Heath tipped me off to William Gibson’s blog which had this quotation from Ron Suskind’s article, “Without a Doubt“, in New York Times Magazine:
“In the summer of 2002, after I had written an article in Esquire that the White House didn’t like about Bush’s former communications director, Karen Hughes, I had a meeting with a senior adviser to Bush. He expressed the White House’s displeasure, and then he told me something that at the time I didn’t fully comprehend — but which I now believe gets to the very heart of the Bush presidency.

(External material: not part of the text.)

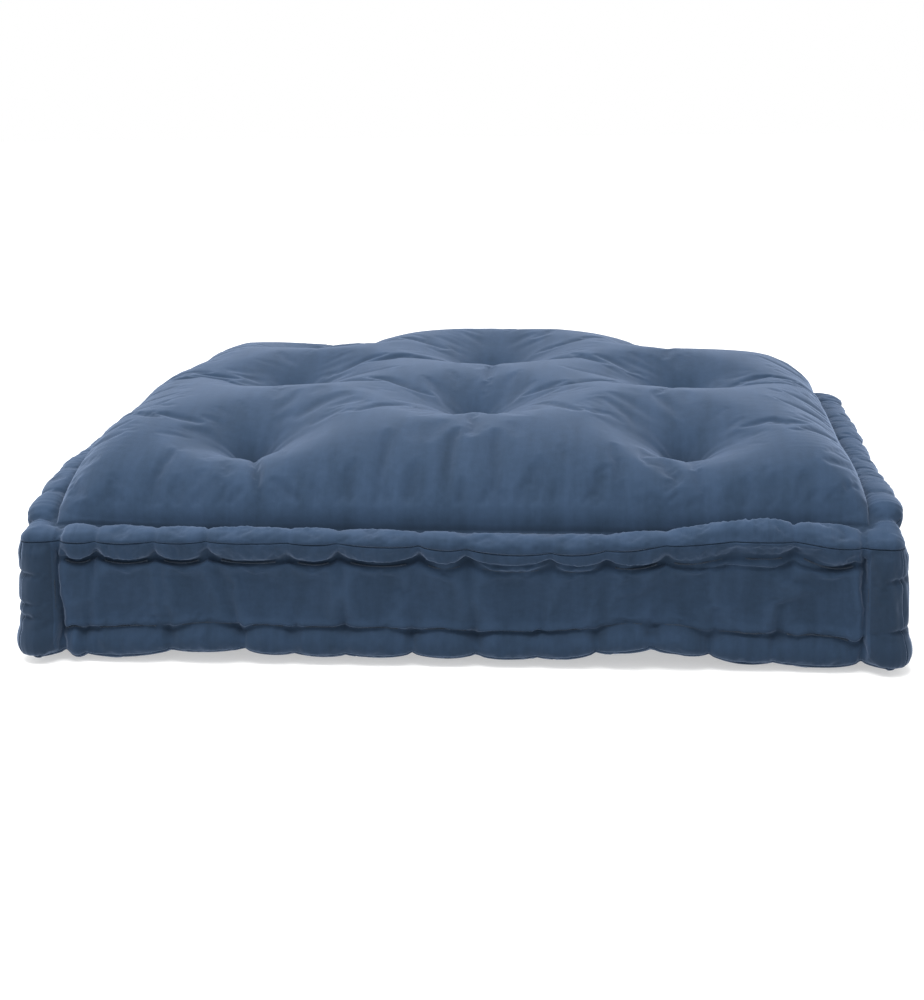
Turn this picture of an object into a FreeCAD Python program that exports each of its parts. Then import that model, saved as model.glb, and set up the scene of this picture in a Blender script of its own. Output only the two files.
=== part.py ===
"""Square floor cushion of the mattress kind: a tufted, crowned block of wadding in a sewn cover.

The cover has a top panel, a bottom panel and four side panels. Its seams run round the outside of
twelve stuffed edge rolls: four round the top, four round the bottom and one up each corner. Each
roll is pinched off from the filling by a line of hand stitching, which also puckers it into
segments. Eight ties of twine go through the whole cushion and pull the two faces into pits.

The cushion stands on the plane Z = 0, centred on the Z axis, with its front towards -Y.
All sizes are in millimetres and come from the spreadsheet "Sizes".
"""
import FreeCAD
import Part
import os
import Sketcher

from FreeCAD import Placement, Rotation, Vector

PARTS_FOLDER = "parts"

# Alias: size in millimetres, unless the name says otherwise.
SIZES = {
    "side_length": 914,        # over the edge rolls, both ways
    "edge_height": 152,        # from the floor to the top of the upper rolls
    "roll_diameter": 38,       # of an edge roll, cloth included
    "side_recess": 9,          # of the side faces behind the rolls
    "crown_rise": 72,          # of the filling's crown above the upper rolls
    "crown_lap": 2,            # the crown's edge laps the upper rolls by this much
    "crown_bank": 90,          # in plan, from the crown's edge to its flat
    "crown_round": 130,        # radius between the bank and the flat
    "cloth_thickness": 1.5,
    "fit_gap": 0.4,            # left between pieces that only lie against each other
    "seam_gap": 0.2,           # left between two panels along their seam
    "roll_segments": 13,       # puckers along one side, a count
    "pucker_depth": 2.5,
    "pucker_round": 4,         # radius of a pucker across a corner roll
    "corner_puckers": 3,       # round each corner roll, a count
    "tuft_column": 238,        # from the middle to an outer column of tufts
    "tuft_row": 141.5,         # between one row of tufts and the next
    "top_tuft_height": 148,    # height of the upper pits' floor
    "bottom_tuft_height": 16,  # height of the lower pits' roof
    "pit_floor_radius": 7,
    "top_pit_radius": 66,      # at the mouth, level with the crown's top
    "bottom_pit_radius": 40,   # at the mouth, on the floor
    "twine_diameter": 3,
    "knot_diameter": 10,
    "knot_height": 3,
    "thread_diameter": 2.5,    # of the doubled thread in the grooves beside the rolls
    "stitch_share": 0.7,       # of a segment's length that its stitch covers, a ratio
    "upper_thread_in": 20.3,   # inside the roll's axis, in the groove against the crown
    "upper_thread_up": 7,      # above the roll's axis, in the same groove
    "under_thread_in": 15.2,   # inside the roll's axis, in the groove on the underside
    "under_thread_down": 14.2, # below the roll's axis, in the same groove
    "side_thread_out": 12,     # outside the roll's axis, in the groove against the side face
    "side_thread_down": 17.6,  # along the side face from the roll's axis, in the same groove
}

# Columns and rows of the eight tufts, counted from the middle: rows of two, one, two, one, two.
TUFT_PLACES = [(-1, -2), (1, -2), (0, -1), (-1, 0), (1, 0), (0, 1), (-1, 2), (1, 2)]

# The four sides, a quarter turn anticlockwise from each to the next.
SIDES = ["front", "right", "back", "left"]
CORNERS = {"front_left": (-1, -1), "front_right": (1, -1), "back_right": (1, 1), "back_left": (-1, 1)}

# Expressions in the spreadsheet's names, used in several pieces.
ROLL = "Sizes.roll_diameter / 2"
WADDING = "(Sizes.roll_diameter / 2 - Sizes.cloth_thickness - Sizes.fit_gap)"
ROLL_LINE = "(Sizes.side_length / 2 - Sizes.roll_diameter / 2)"
UPPER_SEAM = "(Sizes.edge_height - Sizes.roll_diameter / 2)"
LOWER_SEAM = "(Sizes.roll_diameter / 2)"
ROLL_REACH = "(Sizes.side_length / 2 - Sizes.roll_diameter - Sizes.fit_gap)"
CROWN_HALF = "(Sizes.side_length / 2 - Sizes.roll_diameter + Sizes.crown_lap)"
CROWN_HEIGHT = "(Sizes.crown_rise + Sizes.roll_diameter / 2)"
SIDE_FACE = "(Sizes.side_length / 2 - Sizes.side_recess)"
PITCH = f"(2 * {ROLL_REACH} / Sizes.roll_segments)"
CLOTH = "Sizes.cloth_thickness"
INSIDE = "(Sizes.cloth_thickness + Sizes.fit_gap)"

LEVEL_TOLERANCE = 0.01  # millimetres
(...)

The aide said that guys like me were in what we call the ‘reality-based community’ which he defined as people who ‘believe that solutions emerge from your judicious study of discernible reality’; I nodded and murmured something about enlightenment principles and empiricism. He cut me off. ‘That’s not the way the world really works anymore’ he continued. ‘We’re an empire now, and when we act, we create our own reality. And while you’re studying that reality — judiciously, as you will — we’ll act again, creating other new realities, which you can study too, and that’s how things will sort out. We’re history’s actors . . . and you, all of you, will be left to just study what we do.'”
Dear God, I think I am now more afraid about the state of the world than I have been since 9/11. Probably more because if this sentiment is true, and if it does in fact define the thought processes of the Bush Administration at large, then the real threat is within us.